## [Recorded information]
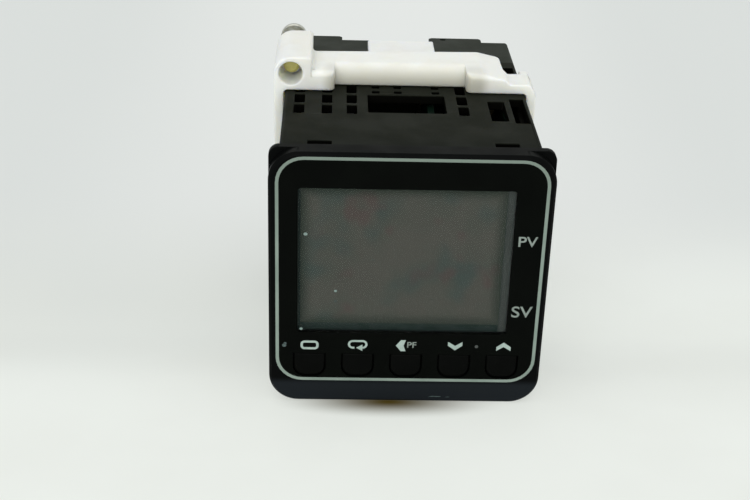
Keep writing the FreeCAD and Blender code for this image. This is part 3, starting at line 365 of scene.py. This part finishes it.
def make_tones_group():
    """Patches of a second colour, dust on faces that look up, and paler edges."""
    group, given, out = new_group(
        "surface_tones",
        (
            ("Colour", "Color", (0.5, 0.5, 0.5, 1)), ("Patch Colour", "Color", (0.4, 0.4, 0.4, 1)),
            ("Dust Colour", "Color", (0.5, 0.5, 0.5, 1)), ("Edge Colour", "Color", (0.6, 0.6, 0.6, 1)),
            ("Patch Size", "Float", 0.01), ("Patch Amount", "Float", 0.5),
            ("Dust Amount", "Float", 0.1), ("Edge Amount", "Float", 0.2), ("Edge Width", "Float", 0.0002),
        ),
        (("Colour", "Color"), ("Wear", "Float")),
    )
    where = add(group, "TexCoord").outputs["Object"]
    scale = worked(group, "DIVIDE", 1.0, given["Patch Size"])
    coarse = {"Vector": where, "Scale": scale, "Detail": 4.0, "Roughness": 0.55}
    patch = add(group, "TexNoise", coarse).outputs[0]
    patch = worked(group, "MULTIPLY", stretched(group, patch, 0.38, 0.64), given["Patch Amount"])
    colour = mixed(group, patch, given["Colour"], given["Patch Colour"])

    facing = add(group, "NewGeometry").outputs["Normal"]
    up = add(group, "SeparateXYZ", {0: facing}).outputs[2]
    fine = {"Vector": where, "Scale": 1400.0, "Detail": 5.0, "Roughness": 0.7}
    specks = add(group, "TexNoise", fine).outputs[0]
    settled = worked(group, "MULTIPLY", stretched(group, up, 0.2, 0.95), stretched(group, specks, 0.45, 0.75))
    settled = worked(group, "MULTIPLY", settled, given["Dust Amount"])
    colour = mixed(group, settled, colour, given["Dust Colour"])

    rounded = add(group, "Bevel", {"Radius": given["Edge Width"]}, samples=4).outputs[0]
    same = add(group, "VectorMath", {0: rounded, 1: facing}, operation="DOT_PRODUCT").outputs["Value"]
    breaks = add(group, "TexNoise", {"Vector": where, "Scale": 900.0, "Detail": 3.0}).outputs[0]
    wear = worked(group, "MULTIPLY", stretched(group, same, 0.995, 0.90), stretched(group, breaks, 0.35, 0.6))
    wear = worked(group, "MULTIPLY", wear, given["Edge Amount"])
    colour = mixed(group, wear, colour, given["Edge Colour"])
    group.links.new(colour, out["Colour"])
    group.links.new(wear, out["Wear"])
    return group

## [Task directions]
Every line above should be printed again exactly as it stands.

## [Answer to this task]
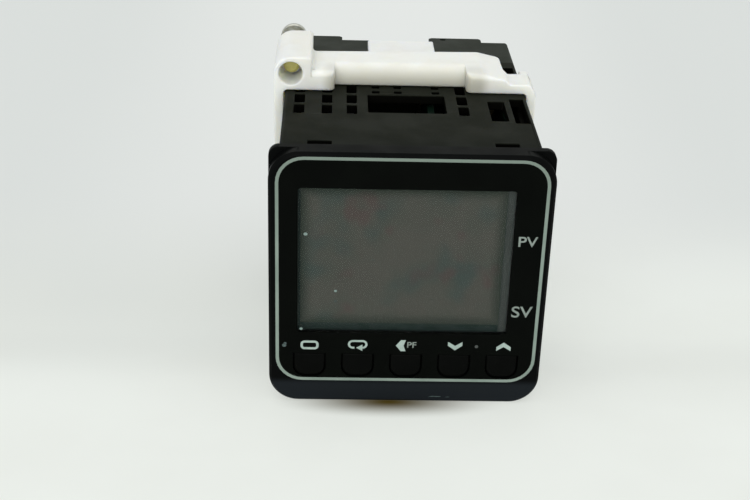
Keep writing the FreeCAD and Blender code for this image. This is part 3, starting at line 365 of scene.py. This part finishes it.
def make_tones_group():
    """Patches of a second colour, dust on faces that look up, and paler edges."""
    group, given, out = new_group(
        "surface_tones",
        (
            ("Colour", "Color", (0.5, 0.5, 0.5, 1)), ("Patch Colour", "Color", (0.4, 0.4, 0.4, 1)),
            ("Dust Colour", "Color", (0.5, 0.5, 0.5, 1)), ("Edge Colour", "Color", (0.6, 0.6, 0.6, 1)),
            ("Patch Size", "Float", 0.01), ("Patch Amount", "Float", 0.5),
            ("Dust Amount", "Float", 0.1), ("Edge Amount", "Float", 0.2), ("Edge Width", "Float", 0.0002),
        ),
        (("Colour", "Color"), ("Wear", "Float")),
    )
    where = add(group, "TexCoord").outputs["Object"]
    scale = worked(group, "DIVIDE", 1.0, given["Patch Size"])
    coarse = {"Vector": where, "Scale": scale, "Detail": 4.0, "Roughness": 0.55}
    patch = add(group, "TexNoise", coarse).outputs[0]
    patch = worked(group, "MULTIPLY", stretched(group, patch, 0.38, 0.64), given["Patch Amount"])
    colour = mixed(group, patch, given["Colour"], given["Patch Colour"])

    facing = add(group, "NewGeometry").outputs["Normal"]
    up = add(group, "SeparateXYZ", {0: facing}).outputs[2]
    fine = {"Vector": where, "Scale": 1400.0, "Detail": 5.0, "Roughness": 0.7}
    specks = add(group, "TexNoise", fine).outputs[0]
    settled = worked(group, "MULTIPLY", stretched(group, up, 0.2, 0.95), stretched(group, specks, 0.45, 0.75))
    settled = worked(group, "MULTIPLY", settled, given["Dust Amount"])
    colour = mixed(group, settled, colour, given["Dust Colour"])

    rounded = add(group, "Bevel", {"Radius": given["Edge Width"]}, samples=4).outputs[0]
    same = add(group, "VectorMath", {0: rounded, 1: facing}, operation="DOT_PRODUCT").outputs["Value"]
    breaks = add(group, "TexNoise", {"Vector": where, "Scale": 900.0, "Detail": 3.0}).outputs[0]
    wear = worked(group, "MULTIPLY", stretched(group, same, 0.995, 0.90), stretched(group, breaks, 0.35, 0.6))
    wear = worked(group, "MULTIPLY", wear, given["Edge Amount"])
    colour = mixed(group, wear, colour, given["Edge Colour"])
    group.links.new(colour, out["Colour"])
    group.links.new(wear, out["Wear"])
    return group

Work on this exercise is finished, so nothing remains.